Study of Transition Mechanism in a Wake Behind an Airfoil with a Small Angle of Attack by Using a Towing Wind Tunnel

Abstract

This paper describes an experimental investigation of the transition mechanism of a wake generated behind a thin airfoil with a small angle of attack in a towing wind tunnel. A linear stability analysis shows that the wake is characterized by a change in the instability from locally absolute to locally convective at a downstream location (30 mm) of the airfoil trailing-edge. When the airfoil is towed in the tunnel, boundary layers develop on the upper/lower airfoil surfaces with different thicknesses. Since the asymmetric wake is generated, starting vortices of a single row are observed first in the wake, which is different from the wake Karman vortex street. The experimental result shows that time-harmonic fluctuations of the starting vortex sustain in the natural transition process due to a self sustained resonance in the absolutely unstable region behind the trailing edge.
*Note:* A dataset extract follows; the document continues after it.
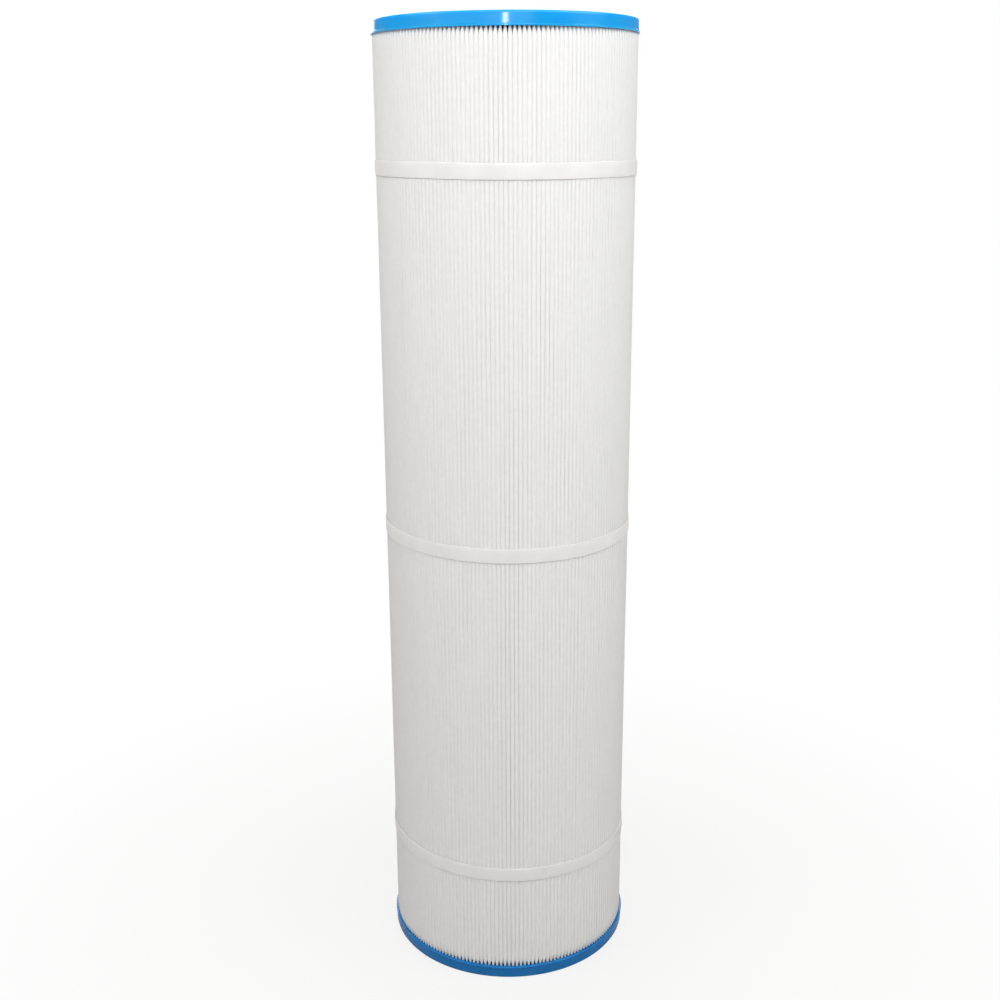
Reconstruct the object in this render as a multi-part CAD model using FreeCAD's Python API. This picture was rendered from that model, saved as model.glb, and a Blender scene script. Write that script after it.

The wake profile in the saturation steady state yields the vortex street structure, where the fluctuation frequency is defined as the fundamental unstable mode by the final saturation steady state. The growth of the fundamental unstable mode in the convectively unstable region suppresses the high frequency fluctuations associated with the staring vortex generation. On the other hand, low-frequency fluctuations in the quasi-steady state sustaining in the saturation state grow gradually during the vortex street formation, which lead to the vortex street deformation downstream.